Los autobuses de Zaragoza eran verdes
y los iban a pintar de rojo. Lo dijo un vecino sentado en una sofá amarillo de
casa de mis padres en medio de una conversación que no recuerdo porque a mis siete
años supongo que no me importaba nada. Sé que era hora de café, no sé que
respondió mi madre, sé que el vecino dijo que empezarían a verse en una semana,
no sé como siguió la conversación, y sé que ahí empezó todo.
Todo es mi oficio: contar, preguntar,
saber, indagar, y buscar quien, qué y por qué. Y, convenientemente, cómo, cuando
y donde. Las seis preguntas básicas que grabaría a fuego en mi cabeza. A mí me
sorprendió que pudiera afirmarse con tanta seguridad un hecho para mi
misterioso porque ese hombre no conducía autobuses ni los limpiaba de noche.
Sin embargo, no había duda en sus palabras. Yo esperé inquieto hasta su marcha
y cuando se fue, ocupe el sofá que él había dejado arrugado y caliente y
pregunté:
-
Mamá,
¿cómo sabe él que los autobuses serán rojos?
-
Lo
han dicho en la radio. Y lo ha visto en el periódico del bar.
Dijo visto, no leído. Pero a mí se me
revelaron las claves de la vida. En la radio, además de poner las canciones que
devoraba todo el día, sabían esas cosas. Y en el periódico, que en casa solo compraba
mi padre los domingos, también. Así que eso era lo que yo tenía que hacer para saberlo
todo, la radio y el periódico (ni se me pasó por la cabeza pensar que había
varios diarios y varias emisoras). Una revelación inmensa por cuanto definió ya
mi vida y porque nunca antes la curiosidad había sido tan definitoria.
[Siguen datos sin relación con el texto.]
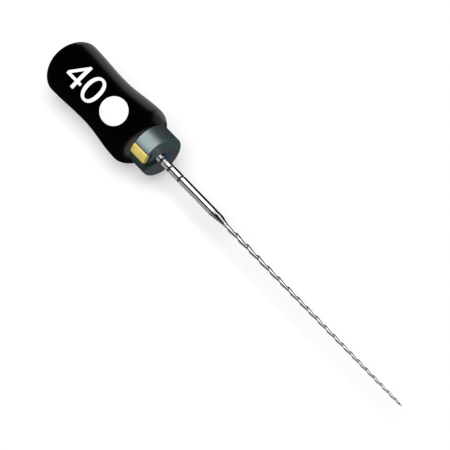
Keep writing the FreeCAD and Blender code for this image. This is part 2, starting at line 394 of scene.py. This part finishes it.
def build_stop(material):
    """The disc: back face, round rims, side, front face with the flared mouth, and the hole."""
    count = len(stop_outline(0.0, 0.0))
    notch = 1.1 * math.asin((MARKER_WIDTH / 2 + NOTCH_GAP) / STOP_RADIUS)
    angles = [notch + (TAU - 2 * notch) * i / 220 for i in range(221)]
    spare = count - len(angles)
    angles += [TAU - notch + 2 * notch * i / (spare + 1) for i in range(1, spare + 1)]

    def face_ring(x, radius, share):
        """A ring about a middle that lies between the hole's, at a share of 0, and the disc's, at 1."""
        ring = []
        for a in angles:
            hole = facing(MARKER_ANGLE, x, radius * math.sin(a), radius * math.cos(a))
            disc = on_stop(x, radius * math.sin(a), radius * math.cos(a))
            ring.append(tuple(h + (d - h) * share for h, d in zip(hole, disc)))
        return ring

    back = [
        face_ring(STOP_BACK + 0.02, BORE_RADIUS, 0),
        face_ring(STOP_BACK, BORE_RADIUS + 0.02, 0),
        face_ring(STOP_BACK, 0.7, 0.5),
        face_ring(STOP_BACK, 1.08, 1),
    ]
    turn = [math.pi / 2 * i / RIM_STEPS for i in range(RIM_STEPS + 1)]
    back_rim = [
        stop_outline(STOP_BACK + STOP_EDGE * (1 - math.cos(a)), STOP_EDGE * (1 - math.sin(a)))
        for a in turn
    ]
    plain = STOP_FRONT - STOP_BACK - 2 * STOP_EDGE
    side = [stop_outline(STOP_BACK + STOP_EDGE + plain * i / 12, 0.0) for i in range(1, 12)]
    front_rim = [
        stop_outline(STOP_FRONT - STOP_EDGE * (1 - math.sin(a)), STOP_EDGE * (1 - math.cos(a)))
        for a in turn
    ]
    mouth = [
        face_ring(STOP_FRONT, 1.08, 1),
        face_ring(STOP_FRONT, 0.80, 0.6),
        face_ring(STOP_FRONT, 0.56, 0),
        face_ring(STOP_FRONT - 0.004, BORE_MOUTH + 0.02, 0),
        face_ring(STOP_FRONT - 0.020, BORE_MOUTH - 0.005, 0),
        face_ring(STOP_FRONT - 0.070, 0.36, 0),
        face_ring(STOP_FRONT - BORE_MOUTH_DEPTH, BORE_RADIUS + 0.004, 0),
        face_ring(STOP_FRONT - 0.20, BORE_RADIUS, 0),
    ]
    rings = back + back_rim + side + front_rim + mouth
    verts, faces = loft(rings, False, False)
    last = (len(rings) - 1) * count
    for j in range(count):
        k = (j + 1) % count
        faces.append((last + j, last + k, k, j))
    return make_object("stop_ring", verts, faces, material, 50.0)


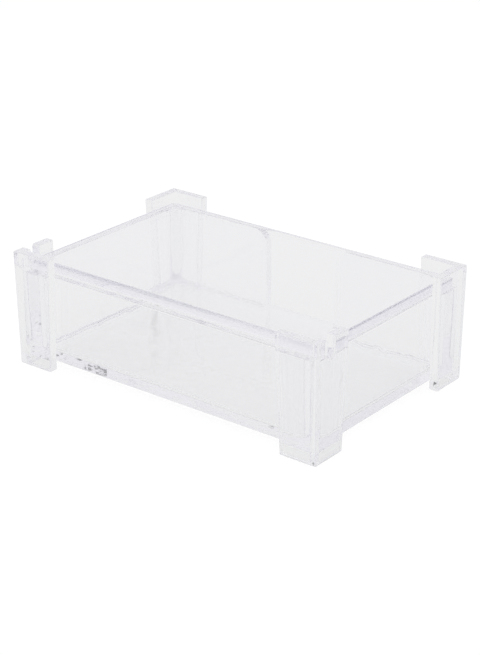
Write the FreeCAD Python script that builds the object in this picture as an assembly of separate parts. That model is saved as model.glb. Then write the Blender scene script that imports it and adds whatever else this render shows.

Yo no podría estudiar ni viajar fuera
hasta que fuera un adulto muchos años después, porque entonces, como ahora,
eran cosas vedadas a la gente con dinero y no a los hijos de los obreros de mi barrio, y empecé en el oficio con diecisiete
años y el empeño con que un naufrago hace señales a un barco en el horizonte. Pero
creo que ese fue el instante en que el periodismo deposito en mí su veneno. Para siempre.